Our Take on The Alien’s Little Sister
Milo writes the alien elements with enough specificity to feel inventive rather than generic. One reviewer mentions that the made-up words had them ‘giggling throughout the book,’ and the same reviewer flags that Milo includes genuinely interesting real-world animal facts in her storytelling, a quirk that turns out to be endearing rather than strange. The worldbuilding is light enough not to slow the comedy down but present enough to make Inara feel like she actually comes from somewhere, not just from a plot device labeled ‘alien girlfriend.’
Nick Cracknell’s narration brings Matt’s voice to life effectively. Matt is written as fundamentally decent and increasingly panicked, which is a comic archetype that works when delivered with the right balance of earnestness and exasperation. Cracknell finds that balance consistently. The seven-hour runtime goes by faster than it should for a story this slight on its surface, which is a reliable indicator that the execution is working.
Why Listen to The Alien’s Little Sister
This is a first-person narrative from Matt’s perspective, which means the entire audiobook is one extended interiority : his observations, his increasingly complicated feelings, his running commentary on a situation that is clearly getting away from him. That structure suits audio well, because interiority is one of the things a good narrator can make feel genuinely present rather than merely reported. Cracknell treats Matt as a real person dealing with genuinely bewildering circumstances, and that commitment elevates material that could easily tip into parody.
The book is also part of a connected series. One reviewer mentions the link to Arohk’s storyline from a prior book, and while The Alien’s Little Sister works as a standalone, series readers will get additional satisfaction from the continuity.

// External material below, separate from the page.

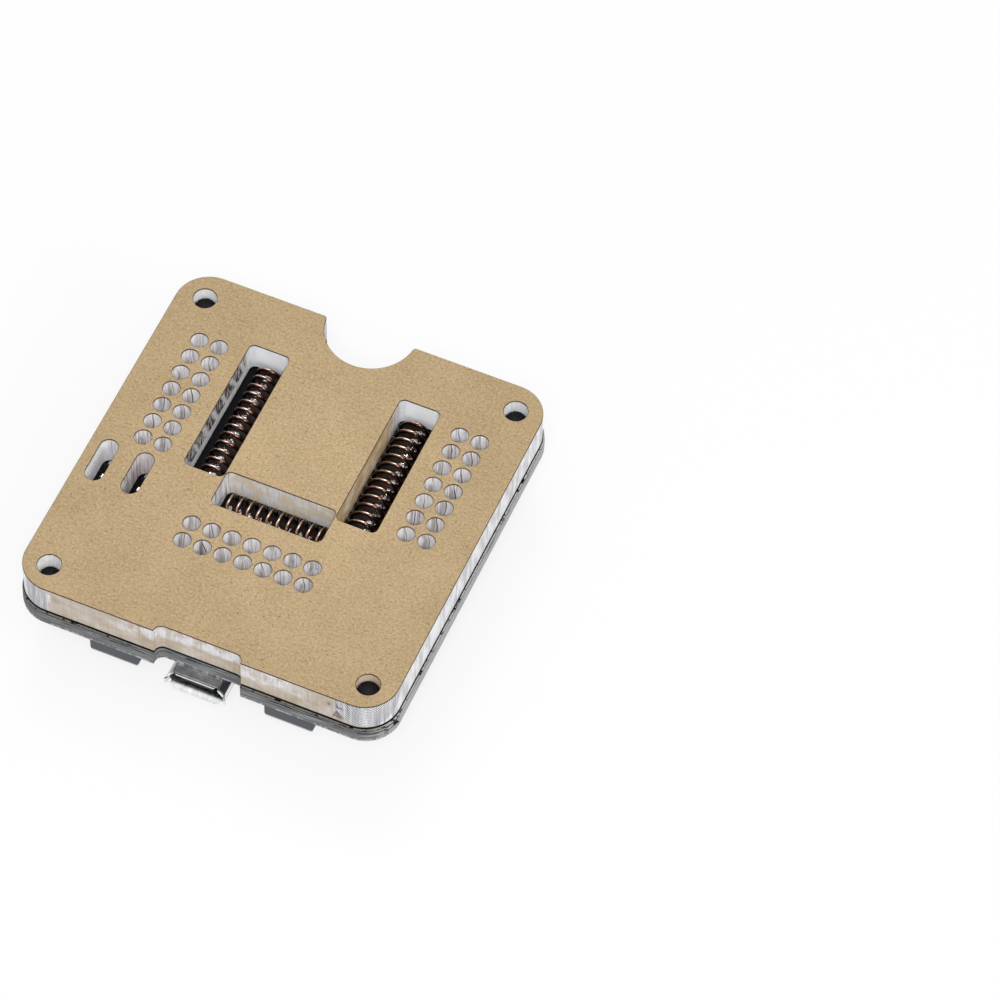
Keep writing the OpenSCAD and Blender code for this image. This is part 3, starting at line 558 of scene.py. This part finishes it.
def metal(name, dark, bright, smooth, rough, scale=2.0, stretch=(1, 1, 1), bump=0.1):
    m = Maker(name, Metallic=1.0)
    m.mottle(m.noise(scale, 4, 0.6, stretch), dark, bright, smooth, rough)
    m.bump(m.noise(scale * 3, 3, 0.6, stretch), bump, 0.02)
    return m.material


def plastic(name, dark, bright, smooth, rough, shine=0.5):
    m = Maker(name, Specular_IOR_Level=shine)
    m.mottle(m.noise(3.0, 4, 0.6), dark, bright, smooth, rough)
    m.bump(m.noise(12.0, 2), 0.2, 0.02)
    return m.material


MATERIALS = {
    "kraft_paper": kraft_paper(),
    "clear_acrylic": acrylic(),
    "board_laminate": board(),
    "black_steel": plastic("black_steel", (8, 8, 12), (20, 19, 26), 0.5, 0.7, 0.2),
    "spring_copper": wire_metal(),
    "solder": metal("bright_solder", (196, 198, 202), (254, 254, 254), 0.1, 0.2, 2.4, bump=1.0),
    "black_plastic": plastic("black_plastic", (22, 22, 23), (32, 32, 34), 0.4, 0.6),
    "gilt_pins": metal("gilt_pins", (196, 160, 88), (226, 196, 124), 0.18, 0.3),
    "plated_shell": metal("plated_shell", (206, 207, 208), (244, 245, 245), 0.2, 0.28, 0.9,
                          (1, 0.4, 1), 0.03),
    "slate_plastic": plastic("slate_plastic", (62, 65, 72), (76, 80, 88), 0.45, 0.62),
    "steel_sheet": metal("steel_sheet", (170, 172, 174), (204, 206, 207), 0.25, 0.4, 1.5,
                         (4, 0.4, 1)),
    "tinned_leads": metal("tinned_leads", (180, 182, 184), (214, 216, 217), 0.2, 0.34),
    "button_plastic": plastic("button_plastic", (24, 24, 26), (34, 34, 37), 0.35, 0.5),
    "white_plastic": plastic("white_plastic", (214, 213, 206), (226, 225, 219), 0.4, 0.55),
    "moulded_epoxy": plastic("moulded_epoxy", (28, 28, 29), (42, 42, 43), 0.55, 0.75),
    "resistor_glaze": plastic("resistor_glaze", (24, 24, 26), (36, 36, 40), 0.25, 0.4),
    "capacitor_ceramic": plastic("capacitor_ceramic", (150, 124, 94), (172, 146, 112), 0.45, 0.6),
    "lamp_epoxy": plastic("lamp_epoxy", (226, 220, 190), (238, 234, 210), 0.2, 0.35),
}
BURNT = burnt_rim()
WIRE_SOLDER = metal("wire_solder", (232, 232, 234), (255, 255, 255), 0.05, 0.12, 1.4, bump=0.3)
# Painted shade: near-black solder for the power switch, whose joints sit in deep shade under the
# slots
SHADE_BLACK_SOLDER = plastic("shade_black_solder", (16, 15, 15), (30, 28, 28), 0.5, 0.7, 0.2)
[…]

New listeners do not need prior knowledge, but knowing there is more universe to explore in both directions is pleasant.
What to Watch For in The Alien’s Little Sister
This is a rom-com, and it delivers the genre’s satisfactions rather than subverting them. There is no darkness here, no genuine threat, no emotional ambiguity that does not resolve warmly. For readers who want moral complexity in their romance fiction, this is not the right book. For readers who want the pleasures of the genre executed with more wit than average, it delivers reliably.
The 67K word count the synopsis mentions translates to about seven and a half hours of audio, which is a comfortable length for a light comedy. It does not overstay its welcome or pad toward a longer runtime. The pacing is tight.
Who Should Listen to The Alien’s Little Sister
This is well suited to listeners who enjoy romantic comedies with a science fiction twist, to fans of Amanda Milo’s existing catalog who want more of the Stolen by an Alien universe, and to anyone who needs a genuinely funny audiobook for a commute, workout, or weekend errand run. Skip it if you need your romance fiction to come with significant emotional weight or genre-bending ambition. This is not that book, and it does not claim to be. Within its chosen register, it is accomplished and satisfying.
Frequently Asked Questions
Do I need to have read the earlier books in Amanda Milo’s Stolen by an Alien series to enjoy this one?
No. The Alien’s Little Sister introduces Inara and Matt as primary characters and functions as a complete story. Series readers will recognize connections to earlier books, particularly regarding Inara’s brother Arohk, but new listeners can come in here without any prior knowledge and follow the story without confusion.
How does Nick Cracknell handle the alien vocabulary and made-up words Milo uses?
With good humor and consistency. The made-up terminology is one of the book’s recurring comedic devices, and Cracknell delivers it with the same straight-faced commitment that makes the humor land. He does not wink at the absurdity, which is the right choice : the comedy works because the narration treats it seriously.
Is the romance heat level in this audiobook explicit, or is it relatively clean?
The romance has heat, and at least one reviewer describes the steamy scenes as ‘hot and spicy.’ This is not a clean or inspirational romance. Adult content is present, though the dominant register is comedic rather than explicitly erotic. Listeners who prefer lower heat levels in their romance fiction should be aware of this.
The synopsis mentions Matt is worried about seven alien brothers : does that threat ever feel real, or is it played entirely for comedy?
Entirely for comedy. The brothers function as a source of anxiety for Matt rather than as genuine antagonists in the narrative. The physical distance between Matt and Inara’s family is part of the joke, and the book uses it to let the romance develop without real external threat. Readers wanting genuine stakes from the overprotective family setup may find it lighter than expected.